Given exercise:
Return the lines exactly as they stand, from the first of the material through the line containing "return points, patch, ticks".

═════ Dataset section

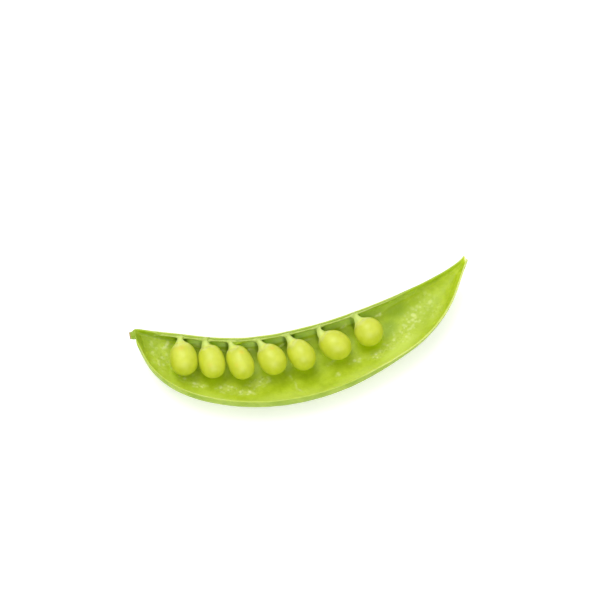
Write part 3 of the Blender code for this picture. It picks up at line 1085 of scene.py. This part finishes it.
def inner_skin(along, round_off, angle):
    """The inside's points, and how strongly they lie in the spongy patches and the streaks."""
    normal, _ = outward(along[:, None], angle[None, :])
    deep = wall_thickness(along, angle) * (1 + round_off[:, None]) / 2
    points = outside(along[:, None], angle[None, :]) - normal * deep[..., None]
    patch = spots(points, PATCHES_MM)
    ticks = spots(points, TICKS_MM)
    sponge = np.abs(lumps(points, 0.55 * MM, 5)) * 0.16 * MM * patch
    waves = lumps(points, 1.7 * MM, 8) * 0.06 * MM + lumps(points, 0.7 * MM, 9) * 0.03 * MM
    rise = pea_seats(points) + sponge + ticks * TICK_HEIGHT + waves
    points = points - normal * (rise * round_off[:, None])[..., None]
    return points, patch, ticks


def neck_closed(inner, angle, filled):
    """The inside with its hollow closed towards the neck by a lid between the rims."""
    share = ((1 - np.cos(angle)) / 2)[None, :, None]
    lid = inner[:, -1:] + (inner[:, :1] - inner[:, -1:]) * share
    lid[..., 2] -= NECK_DIP * np.sin(angle)
    return inner + (lid - inner) * filled[..., None]


def flatten_tip(points, along, angle):
    """Moves the torn tip's skin towards the straight line between the rims."""
    share = np.abs(np.cos(angle) - math.cos(angle[0])) / 2
    first, last = points[:, :1, 2], points[:, -1:, 2]
    chord = first + (last - first) * share[None, :]
    lift = TIP_FLATNESS * smooth(along[:, None], *TIP_FLATTENED)
    points[..., 2] += (chord - points[..., 2]) * lift


def over_loops(columns, outer=0.0, dorsal=0.0, inner=0.0, ventral=0.0, stub=0.0):
    """A number for each vertex, from those for each part of the valve's loops and for the stub.

    Those for both rims are given from the outer edge to the inner one.
    """
    rows = (OUTER_ROWS, RIM_ROWS, INNER_ROWS, RIM_ROWS)
    given = zip((outer, dorsal, inner, ventral), rows)
    parts = [np.broadcast_to(values, (columns, count)) for values, count in given]
    # The loops cross the ventral rim from its inner edge to its outer one.
    parts[-1] = parts[-1][:, ::-1]
    valve = np.concatenate(parts, axis=1)
    return np.concatenate([np.broadcast_to(stub, (STUB_LOOPS, sum(rows))), valve])


# How far across a rim its pale line lies, from 0 at the outer edge to 1, and its half width.
DORSAL_LINE_AT = 0.62
DORSAL_LINE_WIDTH = 0.2
VENTRAL_LINE_AT = 0.22
VENTRAL_LINE_WIDTH = 0.16


def dorsal_line(column, across):
    """The line on the rim's inner edge at the stem end, and over the whole rim at the tip."""
    strength = 0.72 - 0.5 * between(column, *DORSAL_LINE_FAINT)
    strength = strength + 0.14 * smooth(column, *DORSAL_LINE_STRONG)
    edge = bell(across - DORSAL_LINE_AT, DORSAL_LINE_WIDTH)
    line = edge + (1 - edge) * smooth(column, *DORSAL_LINE_WIDENS)
    return line * strength * smooth(column, *DORSAL_LINE_STARTS)


def ventral_line(column, across):
    """The line on the rim's outer edge beside the string, and over the whole rim elsewhere."""
    edge = bell(across - VENTRAL_LINE_AT, VENTRAL_LINE_WIDTH)
    line = np.maximum(edge, (1 - strung(column)) * np.sin(across * math.pi))
    shown = 1 - 0.85 * between(column, *VENTRAL_LINE_WEAK)
    return line * 0.75 * smooth(column, *VENTRAL_LINE_STARTS) * shown


def beside_rims(column, angle):
    """The paleness of the skin beside the rims, near the tip."""
    edges = 1 - smooth(np.minimum(angle, math.pi - angle), 0, RIM_FADE)[None, :]
    return edges * smooth(column, *RIMS_PALE) * 0.6


def under_string(along, angle, inner):
    """Where the wall under the string is a smooth band of painted light, and where it is painted
    deeper green as shade.
    """
    column = along[:, None]
    degrees = np.degrees(angle)[None, :]
    wobble = lumps(inner, 3.0 * MM, 12) * 4
    reach = np.interp(along, BAND_PLACES, BAND_DEGREES)[:, None]
    wall = smooth(degrees, 2, 5) * (1 - smooth(degrees + wobble, reach - 5, reach + 4))
    # deep is painted shade: the wall under the string is made deeper green.
    deep = wall * (1 - between(column, *SHADE_SPARED)) * between(column, *SHADE_UNDER_STRING)
    deep = deep * (0.8 - 0.45 * smooth(column, *BAND_WEAKER))
    band = wall * between(column, *BAND_SHOWN) * (1 - 0.6 * smooth(column, *BAND_WEAKEST))
    band = band * (1 - 0.45 * smooth(column, *BAND_WEAKER))
    return band, deep


def mark_rims(mesh, along, outer_angle, inner_angle, ticks):
    """Marks the pale lines of the rims, the torn tip and the raised streaks. Their paleness is
    partly a painted highlight.
    """
    column = along[:, None]
    across = rim_turns()[None, :] / math.pi
    values = over_loops(
        len(along),
        outer=beside_rims(column, outer_angle),
        dorsal=dorsal_line(column, across),
        inner=np.maximum(beside_rims(column, inner_angle), ticks * 0.75),
        ventral=ventral_line(column, across),
    )
    values[STUB_LOOPS:] = np.maximum(values[STUB_LOOPS:], smooth(column, *TIP_TORN))
    mark(mesh, "rim", values)


def mark_flesh(mesh, along, angle, inner, patch, ticks):
    """Marks where the flesh of the hollow differs."""
    band, deep = under_string(along, angle, inner)
    gap = np.min([pea_gap(number, inner) for number in PEAS], axis=0)
    marks = {
        "band": band,
        "patch": np.maximum(patch, ticks),
        "glow": spots(inner, PAINTED_GLOWS_MM),
        "nook": spots(inner, NOOKS_MM),
        # Light that has passed through the peas brightens the flesh close to them.
        "near": 0.9 * (1 - smooth(gap, 0.2 * MM, 2.2 * MM)),
    }
    for name, values in marks.items():
        mark(mesh, name, over_loops(len(along), inner=values))
    # The deep mark is painted shade: deeper green in the listed spots and under the string, and the
    # ventral rim is darkened too.
    deep = np.maximum(spots(inner, PAINTED_SHADES_MM), deep)
    mark(mesh, "deep", over_loops(len(along), inner=deep, ventral=0.65))


def make_valve(material):
    along, round_off = column_places()
    outer_angle = np.linspace(0, math.pi, OUTER_ROWS)
    inner_angle = np.linspace(math.pi, 0, INNER_ROWS)
    filled = 1 - smooth(along[:, None], 0.0, NECK_FILLED)
    outer, tangent = outer_skin(along, round_off, outer_angle)
    inner, patch, ticks = inner_skin(along, round_off, inner_angle)
    inner = neck_closed(inner, inner_angle, filled)
    flatten_tip(outer, along, outer_angle)
    flatten_tip(inner, along, inner_angle)

    groove = GROOVE_DEPTH * strung(along)
    plain = np.zeros_like(groove)
    dorsal_rim = rim_loops(outer[:, -1], inner[:, 0], tangent[:, -1], along, plain)
    ventral_rim = rim_loops(outer[:, 0], inner[:, -1], -tangent[:, 0], along, groove)[:, ::-1]
    loops = np.concatenate([outer, dorsal_rim, inner, ventral_rim], axis=1)
    stub, far = stub_loops(loops[0])
    mesh = loop_mesh("pod_shell", np.concatenate([stub, loops]))

    mark_rims(mesh, along, outer_angle, inner_angle, ticks)
    hollow = 1 - filled
    over_rim = rim_turns()[None, :] / math.pi * hollow
    inside = over_loops(len(along), dorsal=over_rim, inner=hollow, ventral=over_rim)
    mark(mesh, "inside", inside)
    mark(mesh, "scar", over_loops(len(along), stub=smooth(far, *SCAR_RISE)[:, None]))
    mark_flesh(mesh, along, inner_angle, inner, patch, ticks)
    add_piece("pod_shell", mesh, material, "pod_green", "pod_valve")


# The stage.

VIEW_TURN = math.radians(-14)
VIEW_HEIGHT = math.radians(60)
VIEW_DISTANCE = 0.365
VIEW_TARGET = Vector((-0.4, 12.0, 6.6)) * MM
LENS = 90


def make_camera():
    level = math.cos(VIEW_HEIGHT)
    turned = (math.sin(VIEW_TURN) * level, -math.cos(VIEW_TURN) * level)
    back = Vector((*turned, math.sin(VIEW_HEIGHT)))
    data = bpy.data.cameras.new("camera")
    data.lens = LENS
    data.clip_start = 0.01
    camera = new_object("camera", data)
    camera.location = VIEW_TARGET + back * VIEW_DISTANCE
    camera.rotation_euler = back.to_track_quat("Z", "Y").to_euler()
    bpy.context.scene.camera = camera


FLOOR_GLOW = 0.34
FLOOR_COLOUR = (0.87, 0.87, 0.87, 1)
FLOOR_HALF_WIDTH = 2.0
WHITE = (1, 1, 1, 1)


def make_floor():
    mesh = bpy.data.meshes.new("floor")
    plane = bmesh.new()
    bmesh.ops.create_grid(plane, x_segments=1, y_segments=1, size=FLOOR_HALF_WIDTH)
    plane.to_mesh(mesh)
    plane.free()
    material, _, shader = new_material("floor_white", 0.9)
    shader.inputs["Base Color"].default_value = FLOOR_COLOUR
    shader.inputs["Emission Color"].default_value = WHITE
    shader.inputs["Emission Strength"].default_value = FLOOR_GLOW
    mesh.materials.append(material)
    floor = new_object("floor", mesh)


# The sky's strength at the horizon and above, the height from 0 to 1 where it is full, and the
# soft boxes: name, place, size and power.
SKY_LOW = 0.35
SKY_HIGH = 0.85
SKY_FULL_FROM = 0.9
LIGHTS = (
    ("soft_overhead", (-0.12, 0.3, 0.72), 0.55, 2.6),
    ("soft_front", (-0.12, -0.6, 0.5), 0.5, 1.7),
)


def add_light(name, place, size, power):
    """A square area light that faces the pod."""
    data = bpy.data.lights.new(name, "AREA")
    data.shape = "SQUARE"
    data.size = size
    data.energy = power
    light = new_object(name, data)
    light.location = place
    light.rotation_euler = Vector(place).to_track_quat("Z", "Y").to_euler()


def make_lights():
    """The soft boxes, and a sky that is brighter above."""
    world = bpy.data.worlds.new("studio")
    world.use_nodes = True
    tree = world.node_tree
    direction = add(tree, "ShaderNodeTexCoord").outputs["Generated"]
    height = add(tree, "ShaderNodeSeparateXYZ", {0: direction}).outputs["Z"]
    strength = ramp(tree, height, 0.0, SKY_FULL_FROM, SKY_LOW, SKY_HIGH)
    background = tree.nodes["Background"]
    background.inputs["Color"].default_value = WHITE
    tree.links.new(strength, background.inputs["Strength"])
    bpy.context.scene.world = world
    for light in LIGHTS:
        add_light(*light)
    bpy.context.scene.view_settings.view_transform = "Standard"


def main():
    make_camera()
    make_floor()
    make_lights()
    make_valve(pod_material())
    make_peas(pea_material())
    make_string(string_material())


main()
bpy.context.view_layer.update()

══════════

Problem solution:
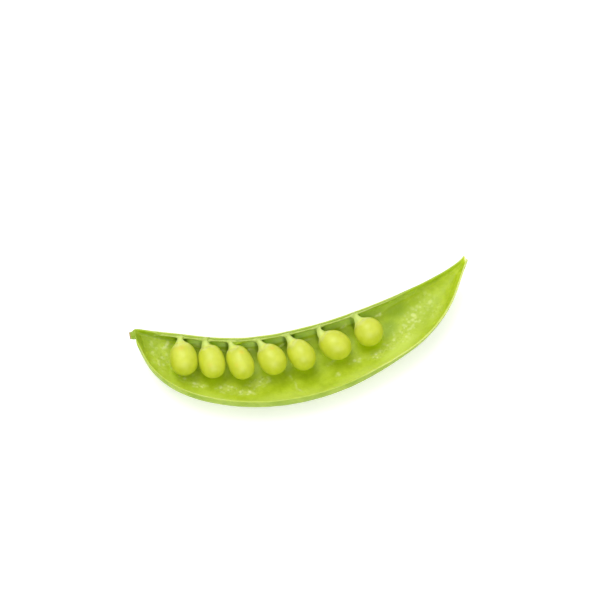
Write part 3 of the Blender code for this picture. It picks up at line 1085 of scene.py. This part finishes it.
def inner_skin(along, round_off, angle):
    """The inside's points, and how strongly they lie in the spongy patches and the streaks."""
    normal, _ = outward(along[:, None], angle[None, :])
    deep = wall_thickness(along, angle) * (1 + round_off[:, None]) / 2
    points = outside(along[:, None], angle[None, :]) - normal * deep[..., None]
    patch = spots(points, PATCHES_MM)
    ticks = spots(points, TICKS_MM)
    sponge = np.abs(lumps(points, 0.55 * MM, 5)) * 0.16 * MM * patch
    waves = lumps(points, 1.7 * MM, 8) * 0.06 * MM + lumps(points, 0.7 * MM, 9) * 0.03 * MM
    rise = pea_seats(points) + sponge + ticks * TICK_HEIGHT + waves
    points = points - normal * (rise * round_off[:, None])[..., None]
    return points, patch, ticks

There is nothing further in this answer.